Conclusion
Published online by Cambridge University Press: 05 February 2013
Summary
THE ROMANTIC CENTURY DISPLAYED an abiding interest in exploring the boundary between life and death. The natural philosophy of the late eighteenth century suggested that life might be a fundamental characteristic of all matter. What an observer perceives as life, however, is in fact the presence of a Geist, a spirit/intellect that comes into being as a result of matter organized to a particularly high degree. Life inheres in all things, but spirit varies proportionally with the level of matter's organization. When that organization breaks down, spirit breaks down as well, and organisms experience the rupture that we normally think of as death. Such a death is not the departure of life, however; the constituent elements of the body are all still alive, all still capable of reorganization into a being endowed with spirit. According to this model of the natural world, that which is dead is always capable of being revivified.

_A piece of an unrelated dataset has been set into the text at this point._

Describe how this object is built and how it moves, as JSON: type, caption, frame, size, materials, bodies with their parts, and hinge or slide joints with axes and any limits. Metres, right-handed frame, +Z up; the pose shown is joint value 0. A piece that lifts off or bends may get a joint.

The foregoing study has examined one cultural paradigm for such revivification: the process of reading, in which apparently dead material objects, letters inscribed on some surface, can return to life as the embodiment of a human spirit. The abiding possibility of such a textual resurrection thrilled and horrified the European intellectual community with remarkable consistency over a remarkably long period of time. The possibility of being “alive again” (as the epigraph to the opening chapter of Melmoth puts it) is both exhilarating and terrifying, and we find both emotional extremes explored in the literature of the period.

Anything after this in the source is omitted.